Clinton fatigue, unfortunately, is merely the first stage of the malady, which over time degenerates into Clinton revulsion, with as many as 2 out of 3 Americans believing that the former Secretary is "untrustworthy" and a "liar."

And looking at the evidence, you can certainly see why the people would draw such conclusions. When you read th Wikileaks treasure trove (or is it a compost heap?) of Clinton campaign chairman John Podesta's hacked emails you see massive evidence of a corrupt campaign and foundation subculture immersed and marinated in complete moral relativism and double-jointed pragmatism. The result is a phalanx of moral and financial corruption that has produced a polluted and corrupting political solar system of morally skewed, out of kilter planets, their moral compasses increasingly demagnetized, orbiting around the Clinton's seductive sun.

Make no mistake about it, the Clinton email and Clinton Foundation scandals, to borrow a phrase from yesteryear, are a "cancer" growing on Mrs. Clinton's candidacy. And, if she is elected Nov. 8th, that cancer will continue to grow and metastasize for the duration of her presidency, however, long or brief it may prove to be.
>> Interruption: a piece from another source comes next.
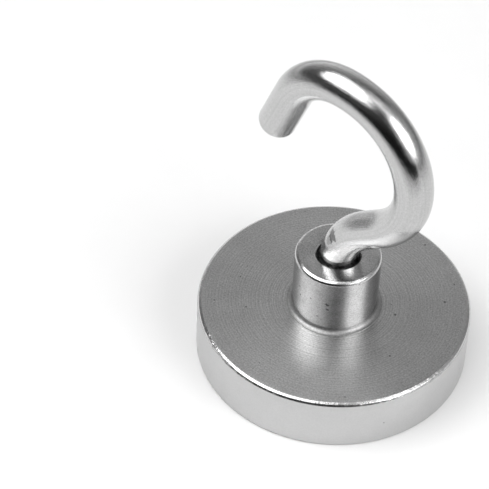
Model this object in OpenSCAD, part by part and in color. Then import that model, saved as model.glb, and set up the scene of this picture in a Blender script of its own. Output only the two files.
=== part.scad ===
// Pot magnet with a threaded neck and an open screw-in hook.
// Millimetres, +Z up. The origin is the middle of the pot's lower face, the one that meets the steel.
// The hook lies in the XZ plane and opens towards -X.

/* [Pot] */
// Outer diameter of the pot
pot_d = 32; // [30:0.1:36]
// Height of the pot, from its rim to its top
pot_h = 7.1; // [6.8:0.1:8]
// Width of the bevel round the top edge
top_bevel = 0.5; // [0.2:0.05:0.8]
// Width of the bevel round the rim's outer edge
rim_bevel = 0.2; // [0.1:0.05:0.4]
// Thickness of the pot's side wall
wall_t = 2.5; // [2:0.1:3]
// Thickness of the pot's floor, which is at the top
floor_t = 2.9; // [2.5:0.1:3.2]

/* [Magnet] */
// Diameter of the magnet
magnet_d = 25; // [23:0.1:25.4]
// Width of the bevel round both edges of the magnet
magnet_bevel = 0.25; // [0.1:0.05:0.4]
// Depth of the magnet's face below the rim
magnet_recess = 0.05; // [0.02:0.01:0.2]
// Thickness of the glue between the magnet and the floor
glue_t = 0.15; // [0.1:0.01:0.25]
// Depth of the resin's surface below the rim
resin_recess = 0.3; // [0.3:0.05:0.6]

/* [Threaded bush] */
// Outer diameter of the neck
neck_d = 10; // [9:0.1:11]
// Height of the neck above the pot
neck_h = 8.1; // [8:0.1:9]
// Width of the bevel round the top of the neck
neck_bevel = 0.4; // [0.2:0.05:0.6]
// Diameter of the foot that lies on the pot
foot_d = 11.2; // [11.1:0.1:12.4]
// Thickness of the foot's edge
foot_t = 0.1; // [0.08:0.01:0.2]
// Radius of the fillet between the neck and the foot
foot_fillet = 0.55; // [0.3:0.05:0.55]
// Diameter of the spigot that goes through the floor
spigot_d = 8; // [7:0.1:8.4]
// How far the spigot's end is spread into the countersink under the floor
swage = 0.7; // [0.3:0.1:1]
// Diameter of the countersink at the bore's mouth
mouth_d = 5.5; // [5.3:0.05:6]

/* [Thread] */
// Distance from one thread to the next
pitch = 0.8; // [0.7:0.05:0.8]
// Diameter over the hook's threads
screw_d = 4.88; // [4.8:0.01:4.94]
// Diameter at the bottom of the hook's threads
screw_root_d = 4.06; // [3.9:0.01:4.1]
// Radial play between the two threads
thread_play = 0.07; // [0.04:0.01:0.09]
// Number of threads on the hook
screw_turns = 11; // [8:1:11]
// Depth of the hook's highest thread below the top of the neck
screw_depth = 1.5; // [1.5:0.05:1.8]

/* [Hook] */
// Diameter of the hook's bar
bar_d = 4.4; // [4:0.05:4.45]
// Depth below the top of the neck at which the bar starts to bend
bend_depth = 1; // [0:0.1:1]
// Radius of the first bend, which leans the bar away from the neck
lean_r = 8.7; // [7.5:0.1:9.5]
// Length of the straight stretch after the first bend
run_length = 2.3; // [1.5:0.1:4]
// Radius of the bend at the back of the hook
back_r = 9.1; // [8:0.1:10]
// Radius of the shoulder, between the back and the crown
shoulder_r = 10.2; // [9:0.1:11]
// Radius of the crown, between the shoulder and the tip
crown_r = 6.7; // [6:0.1:8]
// Length of the straight stretch that ends in the tip
tip_length = 6.6; // [4:0.1:8]
// Radius of the rounded edge round the tip's flat end
tip_round = 0.9; // [0.4:0.05:1.5]

/* [Hidden] */
$fn = 96;

pot_r = pot_d / 2;
cavity_r = pot_r - wall_t;
cavity_h = pot_h - floor_t;
glue_bottom = cavity_h - glue_t;
magnet_r = magnet_d / 2;
spigot_r = spigot_d / 2;
neck_r = neck_d / 2;
neck_top = pot_h + neck_h;
foot_r = foot_d / 2;
foot_top = pot_h + foot_t;
mouth_r = mouth_d / 2;
bar_r = bar_d / 2;

// Thread outline: 60 degree flanks, a flat crest of an eighth of the pitch
flank_slope = tan(30);
crest_half = pitch / 16;
screw_r = screw_d / 2;
screw_root_r = screw_root_d / 2;
nut_root_r = screw_r + thread_play;
nut_crest_r = screw_root_r + thread_play;
nut_play_half = thread_play / cos(30);
ridge_half = crest_half + (screw_r - screw_root_r) * flank_slope;
groove_floor_half = crest_half + nut_play_half - thread_play * flank_slope;
groove_mouth_half = groove_floor_half + (nut_root_r - nut_crest_r) * flank_slope;

top_ridge_z = neck_top - screw_depth;
bottom_ridge_z = top_ridge_z - (screw_turns - 1) * pitch;
screw_end_z = bottom_ridge_z - pitch;

// The bends have the angles of whole-number triangles, so each stretch of the bar
// starts and ends at a round coordinate: 3-4-5 at the lean and the back, 44-117-125 at the crown.
bend_z = neck_top - bend_depth;
lean_angle = atan2(4, 3);
back_angle = lean_angle;
shoulder_angle = 90;
crown_angle = atan2(117, 44);
cutter = 60;

// Points of one ridge on the hook's shank, from its foot below to its foot above
function ridge(z) = [
    [screw_root_r, z - ridge_half],
    [screw_r, z - crest_half],
    [screw_r, z + crest_half],
    [screw_root_r, z + ridge_half]
];

// Points of one groove in the bush's bore, from its edge below to its edge above
function groove(z) = [
    [nut_crest_r, z - groove_mouth_half],
    [nut_root_r, z - groove_floor_half],
    [nut_root_r, z + groove_floor_half],
    [nut_crest_r, z + groove_mouth_half]
];

// A disc with a bevel round both edges, standing on z = low
module bevelled_disc(r, low, high, bevel) {
    rotate_extrude()
        polygon([
            [0, low], [r - bevel, low], [r, low + bevel],
            [r, high - bevel], [r - bevel, high], [0, high]
        ]);
}

// The cup: a closed top, an open underside and a countersunk hole for the bush
module steel_pot() {
    color("lightsteelblue")
        rotate_extrude()
            polygon([
                [spigot_r, pot_h], [pot_r - top_bevel, pot_h], [pot_r, pot_h - top_bevel],
                [pot_r, rim_bevel], [pot_r - rim_bevel, 0], [cavity_r, 0],
                [cavity_r, cavity_h], [spigot_r + swage, cavity_h],
                [spigot_r, cavity_h + swage]
            ]);
}

// The bore: ring grooves stand in for the thread's helix, so the hook can turn in place.
// Above the hook's highest thread the bore is relieved, then it opens in a countersink.
module threaded_bore() {
    grooves = [for (turn = [0 : screw_turns - 1]) each groove(bottom_ridge_z + (turn - 1) * pitch)];
    rotate_extrude()
        polygon(concat(
            [[0, cavity_h - pitch], [nut_crest_r, cavity_h - pitch]],
            grooves,
            [
                [nut_crest_r, top_ridge_z - groove_mouth_half],
                [nut_root_r, top_ridge_z - groove_floor_half],
                [nut_root_r, neck_top - (mouth_r - nut_root_r)],
                [mouth_r, neck_top],
                [mouth_r, neck_top + pitch],
                [0, neck_top + pitch]
            ]
        ));
}

// Neck, filleted foot, spigot and swaged end, before the bore is cut
module bush_blank() {
    rotate_extrude() {
        polygon([
            [0, cavity_h], [spigot_r + swage, cavity_h], [spigot_r, cavity_h + swage],
            [spigot_r, pot_h], [foot_r, pot_h], [foot_r, foot_top], [neck_r, foot_top],
            [neck_r, neck_top - neck_bevel], [neck_r - neck_bevel, neck_top], [0, neck_top]
        ]);
        translate([neck_r, foot_top])
            difference() {
                square(foot_fillet);
                translate([foot_fillet, foot_fillet]) circle(r = foot_fillet);
            }
    }
}

module threaded_bush() {
    color("silver")
        difference() {
            bush_blank();
            threaded_bore();
        }
}

module magnet_disc() {
    color("gainsboro") bevelled_disc(magnet_r, magnet_recess, glue_bottom, magnet_bevel);
}

module adhesive_layer() {
    color("khaki")
        translate([0, 0, glue_bottom])
            cylinder(r = magnet_r - magnet_bevel, h = glue_t);
}

// Resin between the magnet's edge and the pot's wall
module epoxy_ring() {
    color("dimgray")
        rotate_extrude()
            translate([magnet_r, resin_recess])
                square([cavity_r - magnet_r, cavity_h - resin_recess]);
}

// The hook's shank: a bevelled end, the ridges of the thread, then the plain bar
module hook_shank() {
    ridges = [for (turn = [0 : screw_turns - 1]) each ridge(bottom_ridge_z + turn * pitch)];
    runout_z = top_ridge_z + ridge_half + (bar_r - screw_root_r);
    rotate_extrude()
        polygon(concat(
            [
                [0, screw_end_z],
                [screw_root_r - pitch / 4, screw_end_z],
                [screw_root_r, screw_end_z + pitch / 4]
            ],
            ridges,
            [[bar_r, runout_z], [bar_r, bend_z], [0, bend_z]]
        ));
}

// A quarter of a ring of the bar round the Y axis, from +X to +Z
module quarter_ring(r) {
    rotate([90, 0, 0])
        rotate_extrude(angle = 90)
            translate([r, 0]) circle(r = bar_r);
}

// A bend of the bar that starts at the origin heading +Z and turns towards -X.
// The children go on from the end of the bend, in the same way.
module bend(r, angle) {
    translate([-r, 0, 0])
        if (angle == 90)
            quarter_ring(r);
        else
            difference() {
                quarter_ring(r);
                rotate([0, -angle, 0])
                    translate([0, -cutter / 2, 0]) cube(cutter);
            }
    translate([r * cos(angle) - r, 0, r * sin(angle)])
        rotate([0, -angle, 0])
            children();
}

// A straight stretch of the bar, after which the children go on
module straight(length) {
    cylinder(r = bar_r, h = length);
    translate([0, 0, length]) children();
}

// The last stretch of the bar: a flat end with a rounded edge
module tip() {
    rotate_extrude() {
        square([bar_r, tip_length - tip_round]);
        square([bar_r - tip_round, tip_length]);
        intersection() {
            translate([bar_r - tip_round, tip_length - tip_round]) circle(r = tip_round);
            square([bar_r, tip_length]);
        }
    }
}

module hook() {
    color("whitesmoke") {
        hook_shank();
        // The first bend turns the other way, so it is the mirror image of the others
        translate([0, 0, bend_z])
            mirror([1, 0, 0])
                bend(lean_r, lean_angle)
                    mirror([1, 0, 0])
                        straight(run_length)
                            bend(back_r, back_angle)
                                bend(shoulder_r, shoulder_angle)
                                    bend(crown_r, crown_angle)
                                        tip();
    }
}

steel_pot();
threaded_bush();
magnet_disc();
adhesive_layer();
epoxy_ring();
hook();
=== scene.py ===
"""Looks of the pot magnet: a satin turned pot, a threaded neck and a polished hook, in a small photo studio.

Everything is in metres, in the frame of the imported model: +Z up, the origin in the middle of the pot's
lower face, the hook in the XZ plane with its mouth towards -X. Outlines are lists of (r, z) points.
"""

import math

import bmesh
import bpy
import numpy as np
from mathutils import Matrix, Vector


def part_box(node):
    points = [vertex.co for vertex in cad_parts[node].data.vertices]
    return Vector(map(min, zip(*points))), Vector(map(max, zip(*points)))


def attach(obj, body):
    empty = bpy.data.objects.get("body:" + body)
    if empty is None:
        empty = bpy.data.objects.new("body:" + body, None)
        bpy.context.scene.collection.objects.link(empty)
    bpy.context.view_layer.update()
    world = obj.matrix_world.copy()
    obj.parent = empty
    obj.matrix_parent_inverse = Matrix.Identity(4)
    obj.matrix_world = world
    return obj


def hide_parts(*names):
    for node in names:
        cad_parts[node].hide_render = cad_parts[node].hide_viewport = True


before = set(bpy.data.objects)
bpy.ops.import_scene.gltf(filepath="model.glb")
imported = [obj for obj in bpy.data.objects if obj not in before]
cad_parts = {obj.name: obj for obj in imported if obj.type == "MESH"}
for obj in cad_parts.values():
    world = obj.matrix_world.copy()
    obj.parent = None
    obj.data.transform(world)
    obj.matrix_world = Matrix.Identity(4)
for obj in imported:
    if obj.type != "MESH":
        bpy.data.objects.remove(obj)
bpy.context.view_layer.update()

MM = 0.001

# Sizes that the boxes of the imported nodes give
_, pot_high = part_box("steel_pot")
bush_low, bush_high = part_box("threaded_bush")
magnet_low, magnet_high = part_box("magnet_disc")
resin_low, resin_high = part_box("epoxy_ring")
POT_R, POT_TOP = pot_high.x, pot_high.z
FOOT_R, NECK_TOP, BUSH_END = bush_high.x, bush_high.z, bush_low.z
MAGNET_R, MAGNET_FACE, MAGNET_BACK = magnet_high.x, magnet_low.z, magnet_high.z
CAVITY_R, CAVITY_TOP = resin_high.x, resin_high.z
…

Do you really want to put your fellow citizens through such an agonizing, destructive, and painfully drawn out ordeal? Once again, to paraphrase the Nixonian 70's, electing Mrs. Clinton will begin a long national nightmare which will be destined to become like an endless serial bad dream, wreaking havoc on our nation's body politic and generating an ever diminishing trust in our self-governing republic "of the people, by the people, for the people."

Profit from my past misplaced loyalty, and abandon the deeply flawed object of your trust. She does not deserve your loyalty and our country does. Spare America this glaringly predictable anguish.

Enough is enough!

Dr. Richard Land is president of Southern Evangelical Seminary and executive editor of The Christian Post.